WHAT YOU ARE ASKED TO DO: Copy, without any alteration, the lines from the one that includes "What FreeCAD Python" up to and including the one that includes "CROWN_TAPE_REACH = 7.0".

RECORDS SHOWN:

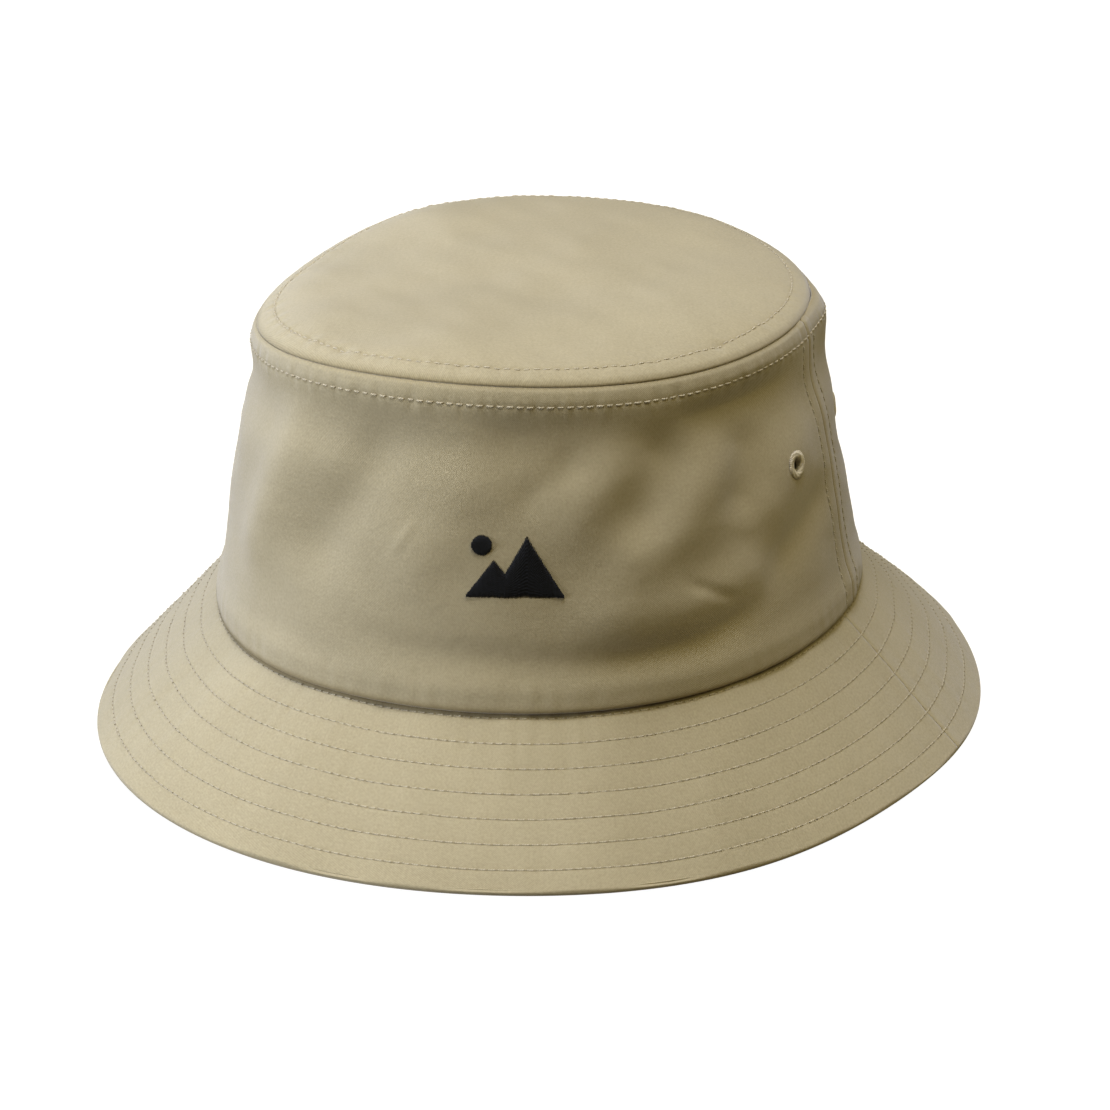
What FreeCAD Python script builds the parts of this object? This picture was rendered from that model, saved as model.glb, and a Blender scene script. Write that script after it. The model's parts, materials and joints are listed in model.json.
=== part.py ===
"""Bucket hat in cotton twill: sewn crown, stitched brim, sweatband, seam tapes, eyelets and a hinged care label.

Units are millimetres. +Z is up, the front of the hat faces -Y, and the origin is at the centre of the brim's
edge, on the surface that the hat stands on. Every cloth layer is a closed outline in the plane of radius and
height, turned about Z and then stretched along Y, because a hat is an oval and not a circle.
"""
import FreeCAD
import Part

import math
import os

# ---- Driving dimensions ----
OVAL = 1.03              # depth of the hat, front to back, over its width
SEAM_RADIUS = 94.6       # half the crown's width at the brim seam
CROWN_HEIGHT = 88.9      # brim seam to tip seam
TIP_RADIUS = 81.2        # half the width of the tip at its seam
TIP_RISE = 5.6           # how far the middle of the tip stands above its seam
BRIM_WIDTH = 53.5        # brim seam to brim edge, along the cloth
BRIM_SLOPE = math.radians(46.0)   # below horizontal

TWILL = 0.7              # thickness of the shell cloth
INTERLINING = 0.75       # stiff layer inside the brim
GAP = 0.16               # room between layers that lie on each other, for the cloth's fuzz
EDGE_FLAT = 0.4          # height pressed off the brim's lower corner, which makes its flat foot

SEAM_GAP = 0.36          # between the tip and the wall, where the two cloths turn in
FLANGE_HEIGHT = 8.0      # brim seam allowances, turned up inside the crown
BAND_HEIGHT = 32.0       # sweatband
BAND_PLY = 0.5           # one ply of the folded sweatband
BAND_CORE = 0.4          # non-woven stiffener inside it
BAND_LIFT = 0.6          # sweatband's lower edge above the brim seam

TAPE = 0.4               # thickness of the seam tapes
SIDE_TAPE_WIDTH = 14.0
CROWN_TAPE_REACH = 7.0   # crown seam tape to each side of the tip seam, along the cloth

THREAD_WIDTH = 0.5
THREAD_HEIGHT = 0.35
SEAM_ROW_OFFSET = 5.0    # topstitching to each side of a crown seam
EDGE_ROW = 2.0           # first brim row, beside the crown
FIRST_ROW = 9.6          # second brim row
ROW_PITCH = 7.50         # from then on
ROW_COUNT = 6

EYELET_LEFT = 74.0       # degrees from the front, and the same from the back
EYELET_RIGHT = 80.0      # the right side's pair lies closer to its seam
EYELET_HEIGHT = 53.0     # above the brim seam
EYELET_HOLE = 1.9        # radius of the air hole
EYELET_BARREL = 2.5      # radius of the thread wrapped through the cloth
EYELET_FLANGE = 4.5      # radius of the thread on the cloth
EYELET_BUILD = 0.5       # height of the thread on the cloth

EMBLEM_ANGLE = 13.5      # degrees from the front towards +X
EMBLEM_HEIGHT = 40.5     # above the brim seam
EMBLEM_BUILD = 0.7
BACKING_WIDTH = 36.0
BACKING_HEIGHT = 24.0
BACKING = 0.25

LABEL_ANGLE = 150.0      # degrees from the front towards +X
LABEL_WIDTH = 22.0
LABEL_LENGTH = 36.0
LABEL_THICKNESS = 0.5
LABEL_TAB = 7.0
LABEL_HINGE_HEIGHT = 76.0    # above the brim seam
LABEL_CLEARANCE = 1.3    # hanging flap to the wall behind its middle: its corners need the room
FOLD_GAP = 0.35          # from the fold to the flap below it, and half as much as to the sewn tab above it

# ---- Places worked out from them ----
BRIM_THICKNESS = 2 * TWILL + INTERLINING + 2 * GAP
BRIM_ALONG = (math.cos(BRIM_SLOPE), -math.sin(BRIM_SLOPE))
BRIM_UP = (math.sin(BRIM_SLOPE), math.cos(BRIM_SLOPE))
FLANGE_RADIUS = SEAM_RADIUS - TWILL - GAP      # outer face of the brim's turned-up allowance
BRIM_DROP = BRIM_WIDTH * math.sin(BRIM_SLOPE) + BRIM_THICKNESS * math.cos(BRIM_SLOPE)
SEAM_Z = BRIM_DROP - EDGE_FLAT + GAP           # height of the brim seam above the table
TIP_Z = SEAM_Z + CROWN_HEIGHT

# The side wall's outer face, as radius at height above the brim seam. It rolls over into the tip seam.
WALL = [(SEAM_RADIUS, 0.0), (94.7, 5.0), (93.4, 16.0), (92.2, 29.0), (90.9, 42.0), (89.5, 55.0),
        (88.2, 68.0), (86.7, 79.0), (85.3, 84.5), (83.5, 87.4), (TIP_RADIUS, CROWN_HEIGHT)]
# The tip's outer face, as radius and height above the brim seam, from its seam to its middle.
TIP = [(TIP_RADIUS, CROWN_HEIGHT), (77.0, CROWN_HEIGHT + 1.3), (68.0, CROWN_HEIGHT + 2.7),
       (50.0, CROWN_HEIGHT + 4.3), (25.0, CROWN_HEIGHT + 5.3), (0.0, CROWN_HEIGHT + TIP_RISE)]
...
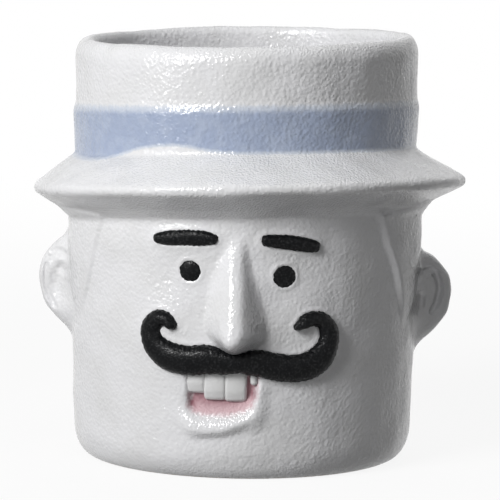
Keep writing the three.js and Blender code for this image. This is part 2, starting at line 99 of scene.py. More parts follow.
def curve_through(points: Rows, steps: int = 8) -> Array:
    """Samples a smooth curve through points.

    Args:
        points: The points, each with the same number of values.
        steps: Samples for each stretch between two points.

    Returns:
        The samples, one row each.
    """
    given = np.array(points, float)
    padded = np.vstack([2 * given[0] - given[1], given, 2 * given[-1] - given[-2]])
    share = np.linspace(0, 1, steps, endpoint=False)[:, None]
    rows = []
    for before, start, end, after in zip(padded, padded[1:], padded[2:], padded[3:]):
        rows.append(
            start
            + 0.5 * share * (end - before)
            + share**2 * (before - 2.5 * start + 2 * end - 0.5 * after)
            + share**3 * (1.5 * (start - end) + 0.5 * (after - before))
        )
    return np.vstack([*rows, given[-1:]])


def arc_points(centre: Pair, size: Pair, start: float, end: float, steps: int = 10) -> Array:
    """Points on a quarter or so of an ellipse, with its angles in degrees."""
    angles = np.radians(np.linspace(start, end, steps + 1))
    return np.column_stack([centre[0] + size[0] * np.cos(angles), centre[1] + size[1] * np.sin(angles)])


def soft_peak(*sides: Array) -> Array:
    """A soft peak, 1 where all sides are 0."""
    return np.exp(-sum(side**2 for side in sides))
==
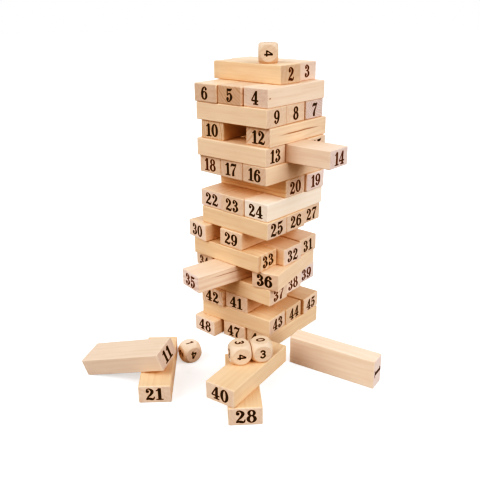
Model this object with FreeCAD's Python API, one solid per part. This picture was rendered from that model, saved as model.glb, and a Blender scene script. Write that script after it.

OUTPUT BELOW:
What FreeCAD Python script builds the parts of this object? This picture was rendered from that model, saved as model.glb, and a Blender scene script. Write that script after it. The model's parts, materials and joints are listed in model.json.
=== part.py ===
"""Bucket hat in cotton twill: sewn crown, stitched brim, sweatband, seam tapes, eyelets and a hinged care label.

Units are millimetres. +Z is up, the front of the hat faces -Y, and the origin is at the centre of the brim's
edge, on the surface that the hat stands on. Every cloth layer is a closed outline in the plane of radius and
height, turned about Z and then stretched along Y, because a hat is an oval and not a circle.
"""
import FreeCAD
import Part

import math
import os

# ---- Driving dimensions ----
OVAL = 1.03              # depth of the hat, front to back, over its width
SEAM_RADIUS = 94.6       # half the crown's width at the brim seam
CROWN_HEIGHT = 88.9      # brim seam to tip seam
TIP_RADIUS = 81.2        # half the width of the tip at its seam
TIP_RISE = 5.6           # how far the middle of the tip stands above its seam
BRIM_WIDTH = 53.5        # brim seam to brim edge, along the cloth
BRIM_SLOPE = math.radians(46.0)   # below horizontal

TWILL = 0.7              # thickness of the shell cloth
INTERLINING = 0.75       # stiff layer inside the brim
GAP = 0.16               # room between layers that lie on each other, for the cloth's fuzz
EDGE_FLAT = 0.4          # height pressed off the brim's lower corner, which makes its flat foot

SEAM_GAP = 0.36          # between the tip and the wall, where the two cloths turn in
FLANGE_HEIGHT = 8.0      # brim seam allowances, turned up inside the crown
BAND_HEIGHT = 32.0       # sweatband
BAND_PLY = 0.5           # one ply of the folded sweatband
BAND_CORE = 0.4          # non-woven stiffener inside it
BAND_LIFT = 0.6          # sweatband's lower edge above the brim seam

TAPE = 0.4               # thickness of the seam tapes
SIDE_TAPE_WIDTH = 14.0
CROWN_TAPE_REACH = 7.0   # crown seam tape to each side of the tip seam, along the cloth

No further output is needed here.